Alasan pemberhentian, yakni karena sebab-sebab lain, faktor kebutuhan di administrasi umum dan angka kredit kinjer di bawah rata-rata.
"Dari mana ada kebijakan keputusan dengan alasan-alasan seperti itu. Dan keputusan itu juga multitafsir," ujarnya.
Ia mengaku sempat melayangkan protes ke biro SDM dan Itjen BPK lantaran tidak ada Surat Keputusan (SK) tentang pemberhentian statusnya sebagai auditor. Namun, hingga saat ini ia belum ditunjukkan SK tersebut.
Oleh karena itu, sampai saat ini Imam merasa masih sebagai seorang pemeriksa atau auditor.
Dengan alasan yang sama, Imam dan rekannya pernah mendatangi Ahok saat telah menjadi Gubernur DKI Jakarta di Balai Kota pada September 2013.

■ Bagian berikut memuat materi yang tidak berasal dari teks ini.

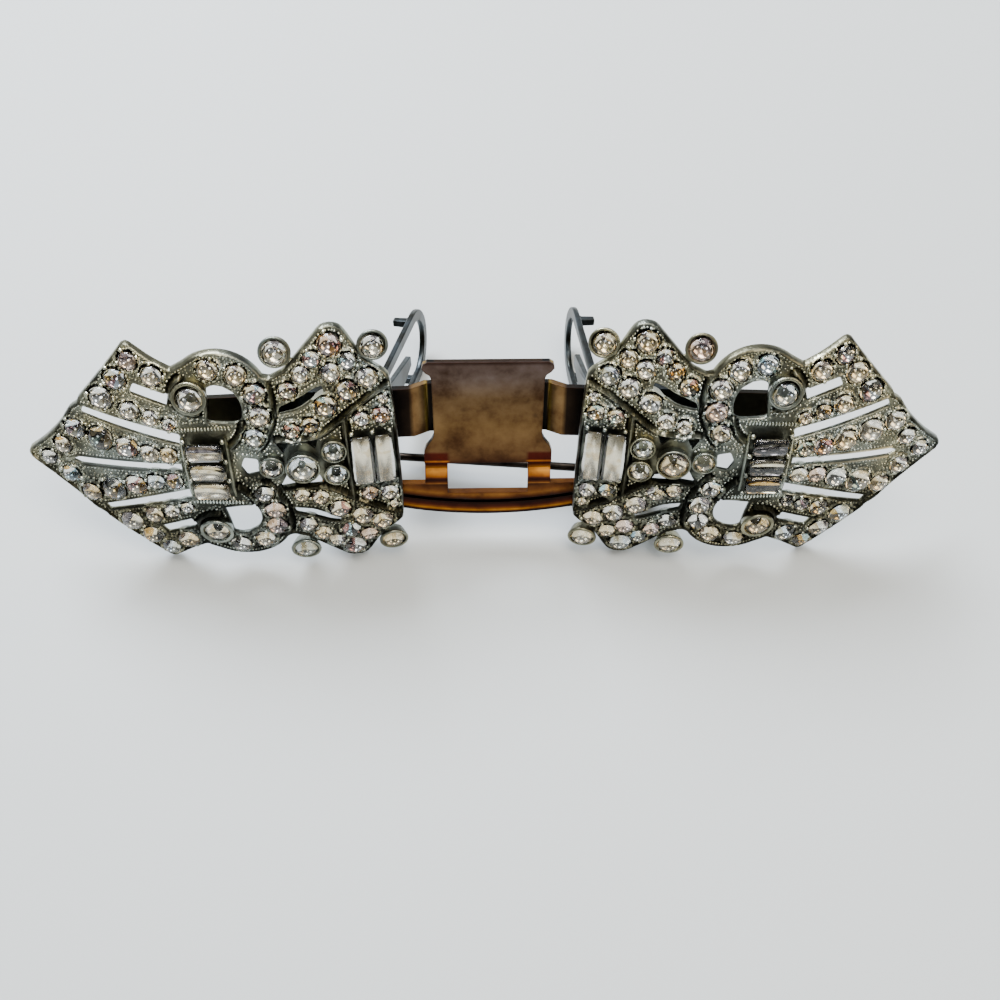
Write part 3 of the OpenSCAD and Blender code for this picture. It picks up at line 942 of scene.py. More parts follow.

Maksud kedatangannya ke Ahok, adalah untuk menyampaikan temuan timnya saat audit pada 2005 atau saat dirinya masih menjadi Bupati Belitung Timur. Hal itu pun telah diungkapkannya dalam artikel di blog Kompasiana.
Namun, pergerakannya itu justru membuat dia sempat diperiksa oleh bagian Inspektorat Jenderal BPK karena diduga menyalahgunakan jabatan.
Karena tidak adanya kejelasan SK pencabutan status sebagai auditor dan tidak ada kejelasan job deks, akhirnya sejak saat itu Imam tak bersemangat untuk masuk kerja di kantor BPK.
Ia kerap absen, di mana ia hanya masuk kerja dua hari dalam sebulan, sehingga sempat mendapatkan Surat Peringatan (SP) dari BPK.